I seriously think that we are in a very big property bubble. Rents will be falling and given the financial engineering valuers have helped REIT managers to perform to go on a debt binge; the fall in rental and rising vacancies is going to trigger a massive equity raising.

I agree with the big property bubble. However there is a lot of liquidity sloshing around even locally, so those massive equity raising may actually happen and succeed thus dragging things on... Unless there is an external shock from the major world economies, the painful scenario of REITs having to liquidate is a risk many players are mispricing.

Just wait for the rate rises to happen and the REITs to tank, then see those so called "dividend" / passive income investors that buy a crapload of REITs run Wink
Some developers also own quite substantial retail space.  UOL is one of them.  

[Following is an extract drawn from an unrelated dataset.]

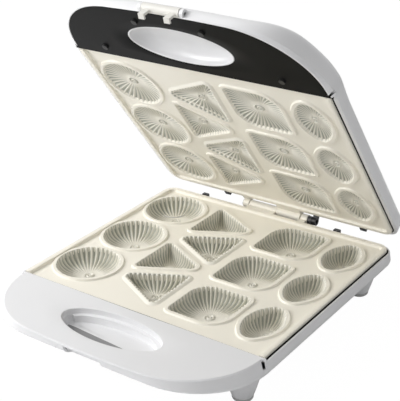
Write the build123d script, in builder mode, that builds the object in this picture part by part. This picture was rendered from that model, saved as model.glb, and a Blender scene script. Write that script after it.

(29-10-2017, 10:27 AM)CY09 Wrote: If you notice most malls have a new component in their tenant mix, that is Tuition centers. It is a relatively inelastic demand in which they can jack up rents, pass to tuition centers and force the parents to bear the burden.

However there is a limit to all these continuous rental hikes and asking the consumers to pay: wages
Now that you mention it.  Recall seeing tuition centres in most mall though they are usually at less prominent location.  Though the space they occupy is not likely to be significant contributor to Reit income.  At least not yet.  Also think tuition centres are ripe as the next industry for disruptors.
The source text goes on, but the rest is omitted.